### TASK TO COMPLETE:
Each line of the material below should be reproduced exactly.

### DATASET EXCERPTS:
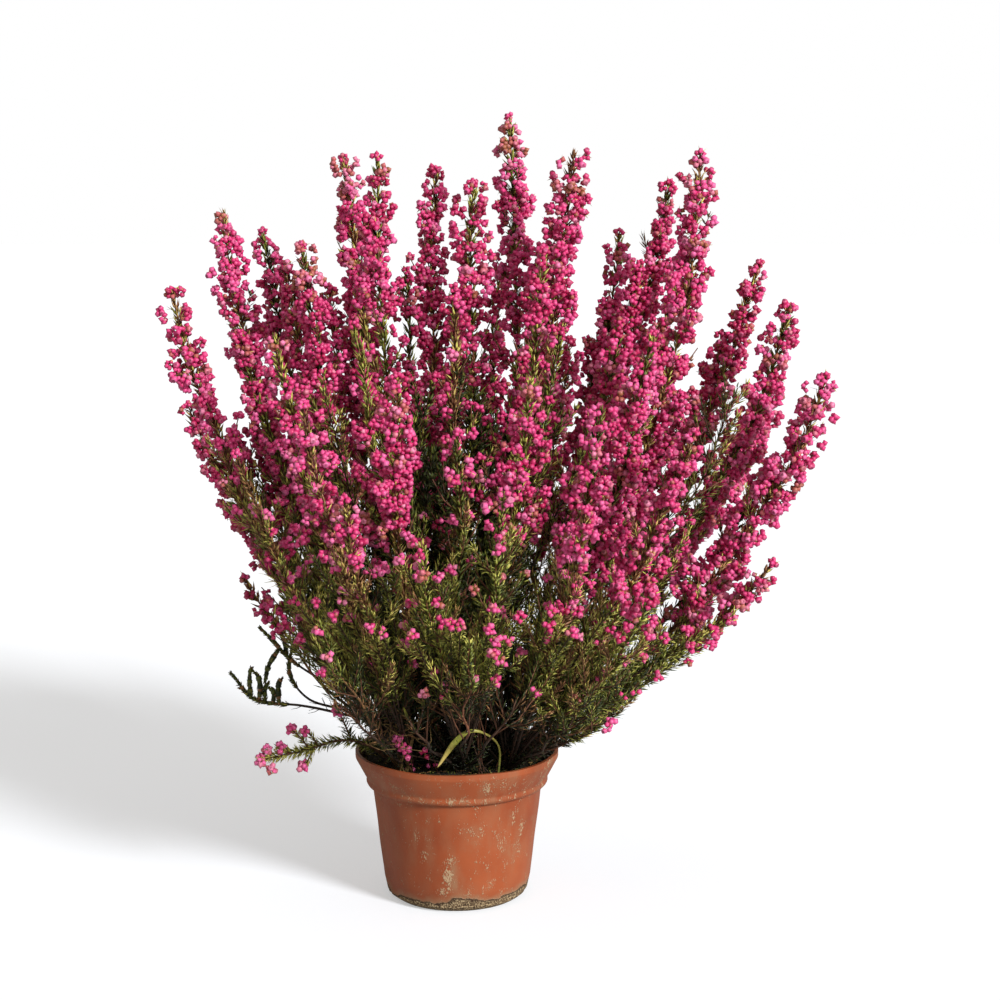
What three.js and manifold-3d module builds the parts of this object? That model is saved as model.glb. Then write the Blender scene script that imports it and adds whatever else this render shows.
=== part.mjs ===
// A cape heath in a plastic nursery pot, in millimetres, +Z up.
// The origin is the centre of the pot's underside. Seen along +Y, +X is to the right.
// Nine woody stems stand in plain holes in the peat. Each one forks at its root into leafy shoots,
// and most shoots end in a spike of small flowers. Two dry twigs, a drooping sprig and a blade of
// grass stand among them.
import * as THREE from "three";
import { mergeVertices } from "three/addons/utils/BufferGeometryUtils.js";
import Module from "manifold-3d";

const wasm = await Module();
wasm.setup();

// Pot: outer radii, heights and the thickness of its wall
const LIP_R = 60;
const LIP_H = 3.4;
const LIP_THICK = 2;
const POT_H = 87;
const FLARE_R = 57;
const FLARE_Z = 78;
const FLARE_WALL = 1.6;
const LEDGE_H = 0.8;
const BAND_R = 51.6;
const BAND_Z = 68.5;
const BAND_WALL = 1.8;
const BODY_TOP_R = 50.2;
const BODY_LOW_R = 43.4;
const BODY_LOW_Z = 12;
const CORNER_R = 41.2;
const CORNER_Z = 3;
const WALL = 1.4;
const POT_SIDES = 36;

// Pot: its underside, which rests on a ring and a hub, and its floor with the drain holes
const FOOT_R = 37;
const FOOT_IN_R = 32;
const HUB_R = 10;
const ARCH = 1.2;
const ARCH_RUN = 1.2;
const FLOOR_Z = 3.4;
const FLOOR_R = 37;
const FLOOR_CURVE = [39.4, 4.2];
const DRAIN_R = 3.6;
const DRAIN_SIDES = 8;
const DRAIN_AT_R = 20.5;
const DRAINS = 6;

// Peat: its surface lies a little under the lip and heaps up at the back left
const CLEAR = 0.35;
const PEAT_Z = 80;
const PEAT_EDGE_R = 53.4;
const PEAT_EDGE_DROP = 3;
const HEAP_H = 12;
const HEAP_AT = [-38, 12];
const HEAP_W = 16;
const PEAT_RINGS = [52, 46, 34, 18, 0];
const PEAT_SIDES = 24;

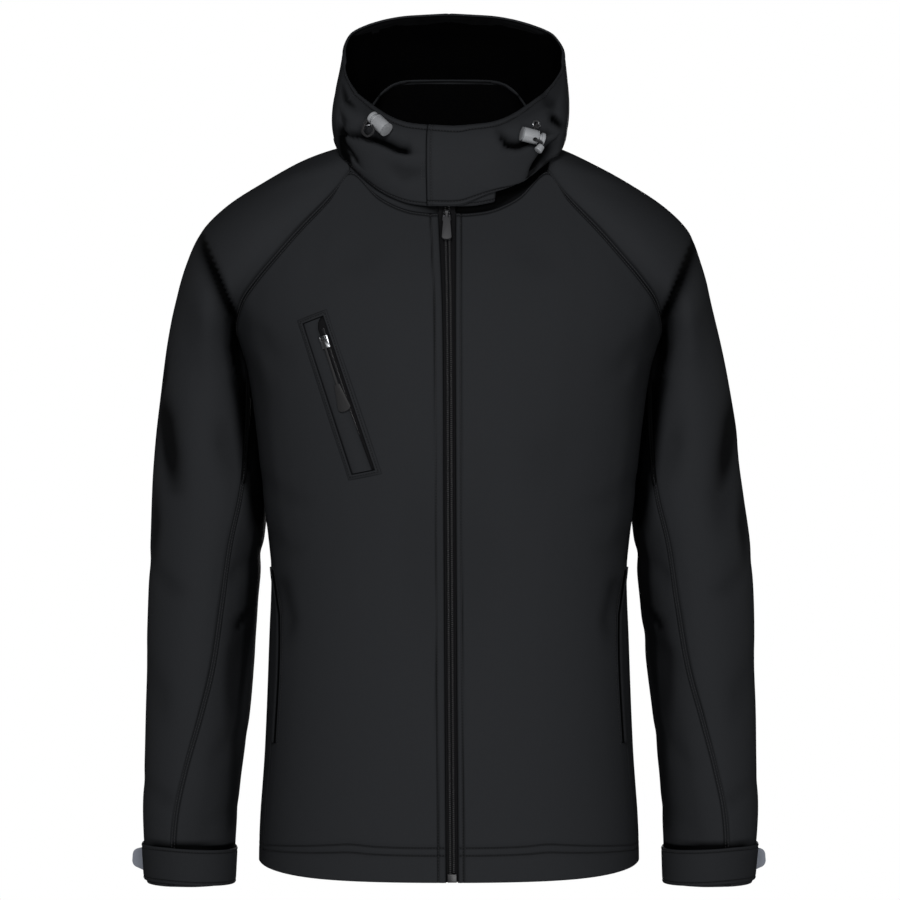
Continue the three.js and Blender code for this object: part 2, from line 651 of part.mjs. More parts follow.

### SOLUTION TO THIS PROBLEM:
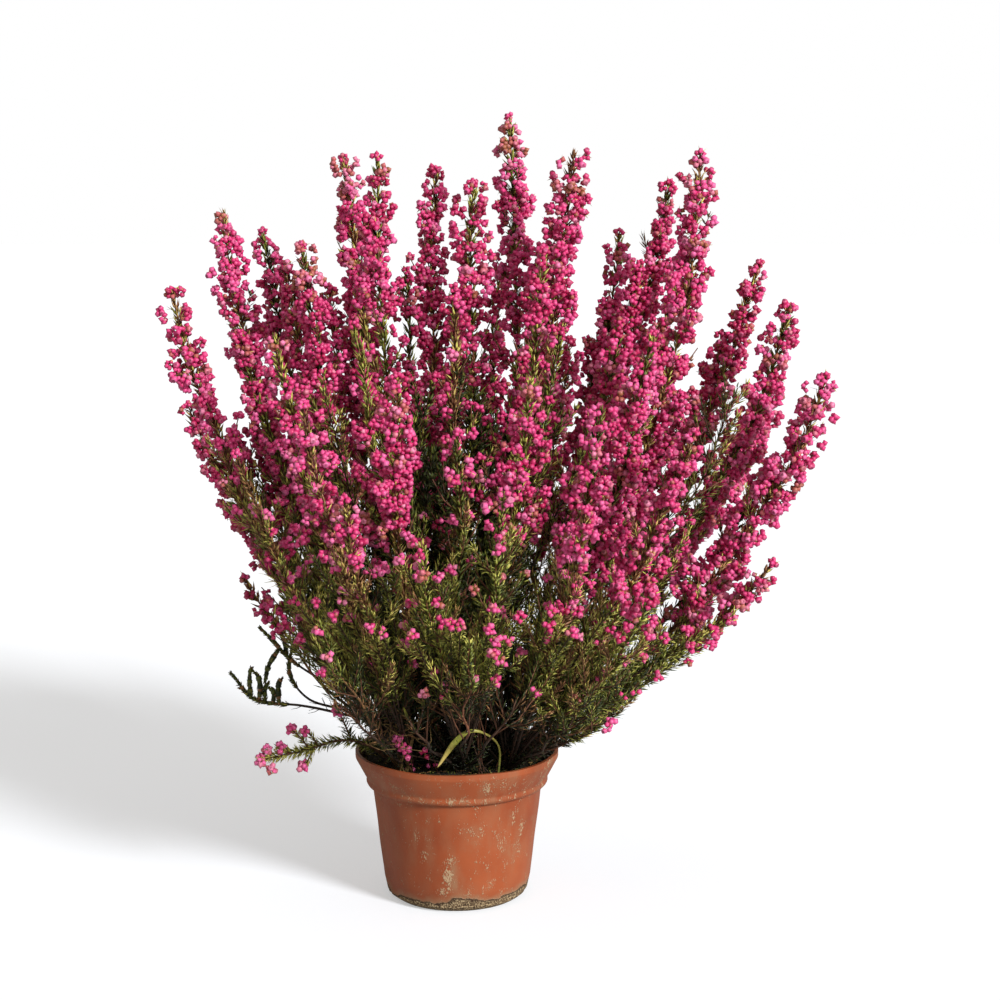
What three.js and manifold-3d module builds the parts of this object? That model is saved as model.glb. Then write the Blender scene script that imports it and adds whatever else this render shows.
=== part.mjs ===
// A cape heath in a plastic nursery pot, in millimetres, +Z up.
// The origin is the centre of the pot's underside. Seen along +Y, +X is to the right.
// Nine woody stems stand in plain holes in the peat. Each one forks at its root into leafy shoots,
// and most shoots end in a spike of small flowers. Two dry twigs, a drooping sprig and a blade of
// grass stand among them.
import * as THREE from "three";
import { mergeVertices } from "three/addons/utils/BufferGeometryUtils.js";
import Module from "manifold-3d";

const wasm = await Module();
wasm.setup();

// Pot: outer radii, heights and the thickness of its wall
const LIP_R = 60;
const LIP_H = 3.4;
const LIP_THICK = 2;
const POT_H = 87;
const FLARE_R = 57;
const FLARE_Z = 78;
const FLARE_WALL = 1.6;
const LEDGE_H = 0.8;
const BAND_R = 51.6;
const BAND_Z = 68.5;
const BAND_WALL = 1.8;
const BODY_TOP_R = 50.2;
const BODY_LOW_R = 43.4;
const BODY_LOW_Z = 12;
const CORNER_R = 41.2;
const CORNER_Z = 3;
const WALL = 1.4;
const POT_SIDES = 36;

// Pot: its underside, which rests on a ring and a hub, and its floor with the drain holes
const FOOT_R = 37;
const FOOT_IN_R = 32;
const HUB_R = 10;
const ARCH = 1.2;
const ARCH_RUN = 1.2;
const FLOOR_Z = 3.4;
const FLOOR_R = 37;
const FLOOR_CURVE = [39.4, 4.2];
const DRAIN_R = 3.6;
const DRAIN_SIDES = 8;
const DRAIN_AT_R = 20.5;
const DRAINS = 6;

// Peat: its surface lies a little under the lip and heaps up at the back left
const CLEAR = 0.35;
const PEAT_Z = 80;
const PEAT_EDGE_R = 53.4;
const PEAT_EDGE_DROP = 3;
const HEAP_H = 12;
const HEAP_AT = [-38, 12];
const HEAP_W = 16;
const PEAT_RINGS = [52, 46, 34, 18, 0];
const PEAT_SIDES = 24;

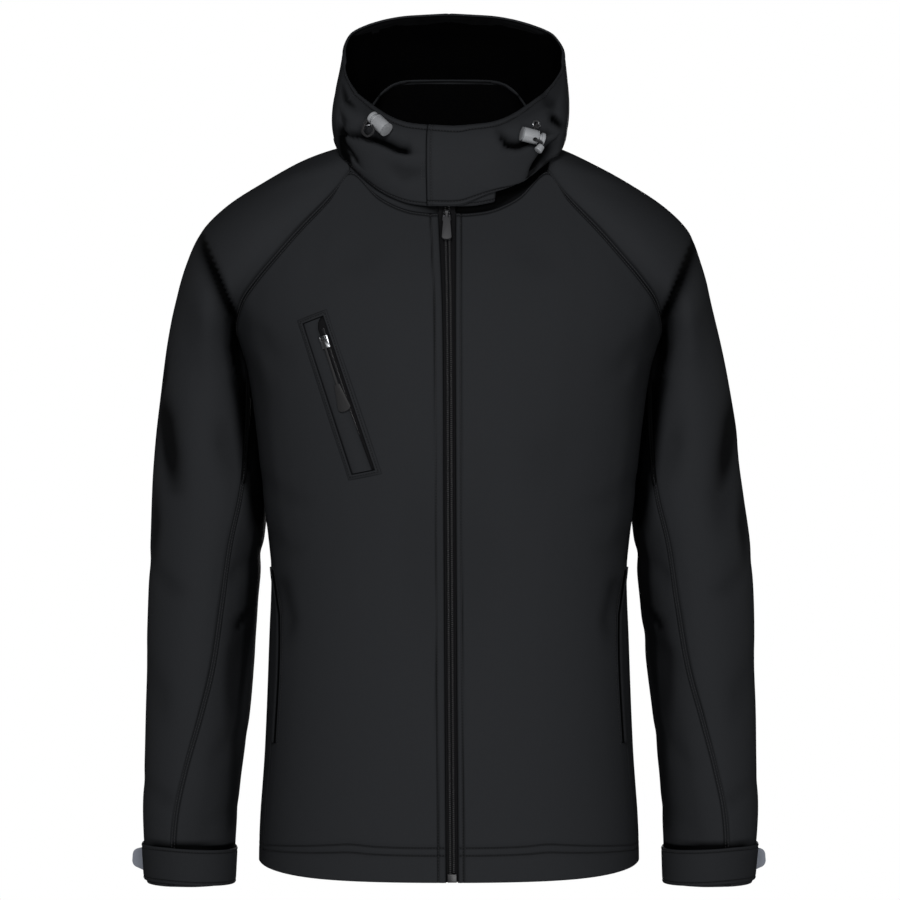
Continue the three.js and Blender code for this object: part 2, from line 651 of part.mjs. More parts follow.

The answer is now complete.